Set task:
Would you return all of this data exactly, leaving nothing out?

Given information:
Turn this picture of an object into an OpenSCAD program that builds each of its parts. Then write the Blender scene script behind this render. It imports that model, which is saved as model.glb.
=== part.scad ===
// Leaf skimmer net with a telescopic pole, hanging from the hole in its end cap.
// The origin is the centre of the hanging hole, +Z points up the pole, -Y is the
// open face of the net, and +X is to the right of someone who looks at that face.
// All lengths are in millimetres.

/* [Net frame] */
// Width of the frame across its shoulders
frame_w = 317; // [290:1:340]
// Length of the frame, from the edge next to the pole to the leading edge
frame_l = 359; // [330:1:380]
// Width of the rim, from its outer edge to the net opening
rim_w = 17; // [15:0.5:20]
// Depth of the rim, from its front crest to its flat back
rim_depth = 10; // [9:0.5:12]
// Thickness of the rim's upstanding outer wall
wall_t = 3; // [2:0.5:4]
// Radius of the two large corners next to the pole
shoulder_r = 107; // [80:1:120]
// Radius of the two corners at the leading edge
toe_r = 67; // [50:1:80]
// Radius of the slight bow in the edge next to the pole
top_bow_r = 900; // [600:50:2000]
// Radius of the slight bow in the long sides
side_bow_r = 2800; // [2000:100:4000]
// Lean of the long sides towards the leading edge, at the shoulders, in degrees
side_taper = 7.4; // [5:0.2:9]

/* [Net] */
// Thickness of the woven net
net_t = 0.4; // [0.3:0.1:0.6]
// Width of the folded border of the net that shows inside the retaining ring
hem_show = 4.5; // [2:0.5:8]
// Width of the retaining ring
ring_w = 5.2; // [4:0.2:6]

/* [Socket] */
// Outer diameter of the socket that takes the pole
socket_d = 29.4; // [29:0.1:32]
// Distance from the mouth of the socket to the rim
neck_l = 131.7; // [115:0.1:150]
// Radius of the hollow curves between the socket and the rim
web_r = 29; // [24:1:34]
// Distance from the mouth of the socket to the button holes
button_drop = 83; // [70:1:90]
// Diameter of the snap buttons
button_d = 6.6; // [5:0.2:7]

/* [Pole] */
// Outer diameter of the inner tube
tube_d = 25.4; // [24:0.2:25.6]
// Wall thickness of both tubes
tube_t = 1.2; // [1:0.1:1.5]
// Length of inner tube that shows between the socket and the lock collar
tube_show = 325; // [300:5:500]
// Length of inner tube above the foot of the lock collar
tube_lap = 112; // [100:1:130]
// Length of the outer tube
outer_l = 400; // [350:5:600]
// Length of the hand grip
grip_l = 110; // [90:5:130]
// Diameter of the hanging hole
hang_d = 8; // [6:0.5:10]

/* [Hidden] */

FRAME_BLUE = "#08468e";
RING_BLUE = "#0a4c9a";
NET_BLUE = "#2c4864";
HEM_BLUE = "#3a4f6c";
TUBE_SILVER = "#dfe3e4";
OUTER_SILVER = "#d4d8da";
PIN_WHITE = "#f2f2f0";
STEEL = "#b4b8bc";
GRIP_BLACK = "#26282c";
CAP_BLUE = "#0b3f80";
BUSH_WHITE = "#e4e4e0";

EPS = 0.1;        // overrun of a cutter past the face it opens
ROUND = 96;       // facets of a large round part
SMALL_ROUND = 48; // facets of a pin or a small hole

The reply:
Turn this picture of an object into an OpenSCAD program that builds each of its parts. Then write the Blender scene script behind this render. It imports that model, which is saved as model.glb.
=== part.scad ===
// Leaf skimmer net with a telescopic pole, hanging from the hole in its end cap.
// The origin is the centre of the hanging hole, +Z points up the pole, -Y is the
// open face of the net, and +X is to the right of someone who looks at that face.
// All lengths are in millimetres.

/* [Net frame] */
// Width of the frame across its shoulders
frame_w = 317; // [290:1:340]
// Length of the frame, from the edge next to the pole to the leading edge
frame_l = 359; // [330:1:380]
// Width of the rim, from its outer edge to the net opening
rim_w = 17; // [15:0.5:20]
// Depth of the rim, from its front crest to its flat back
rim_depth = 10; // [9:0.5:12]
// Thickness of the rim's upstanding outer wall
wall_t = 3; // [2:0.5:4]
// Radius of the two large corners next to the pole
shoulder_r = 107; // [80:1:120]
// Radius of the two corners at the leading edge
toe_r = 67; // [50:1:80]
// Radius of the slight bow in the edge next to the pole
top_bow_r = 900; // [600:50:2000]
// Radius of the slight bow in the long sides
side_bow_r = 2800; // [2000:100:4000]
// Lean of the long sides towards the leading edge, at the shoulders, in degrees
side_taper = 7.4; // [5:0.2:9]

/* [Net] */
// Thickness of the woven net
net_t = 0.4; // [0.3:0.1:0.6]
// Width of the folded border of the net that shows inside the retaining ring
hem_show = 4.5; // [2:0.5:8]
// Width of the retaining ring
ring_w = 5.2; // [4:0.2:6]

/* [Socket] */
// Outer diameter of the socket that takes the pole
socket_d = 29.4; // [29:0.1:32]
// Distance from the mouth of the socket to the rim
neck_l = 131.7; // [115:0.1:150]
// Radius of the hollow curves between the socket and the rim
web_r = 29; // [24:1:34]
// Distance from the mouth of the socket to the button holes
button_drop = 83; // [70:1:90]
// Diameter of the snap buttons
button_d = 6.6; // [5:0.2:7]

/* [Pole] */
// Outer diameter of the inner tube
tube_d = 25.4; // [24:0.2:25.6]
// Wall thickness of both tubes
tube_t = 1.2; // [1:0.1:1.5]
// Length of inner tube that shows between the socket and the lock collar
tube_show = 325; // [300:5:500]
// Length of inner tube above the foot of the lock collar
tube_lap = 112; // [100:1:130]
// Length of the outer tube
outer_l = 400; // [350:5:600]
// Length of the hand grip
grip_l = 110; // [90:5:130]
// Diameter of the hanging hole
hang_d = 8; // [6:0.5:10]

/* [Hidden] */

FRAME_BLUE = "#08468e";
RING_BLUE = "#0a4c9a";
NET_BLUE = "#2c4864";
HEM_BLUE = "#3a4f6c";
TUBE_SILVER = "#dfe3e4";
OUTER_SILVER = "#d4d8da";
PIN_WHITE = "#f2f2f0";
STEEL = "#b4b8bc";
GRIP_BLACK = "#26282c";
CAP_BLUE = "#0b3f80";
BUSH_WHITE = "#e4e4e0";

EPS = 0.1;        // overrun of a cutter past the face it opens
ROUND = 96;       // facets of a large round part
SMALL_ROUND = 48; // facets of a pin or a small hole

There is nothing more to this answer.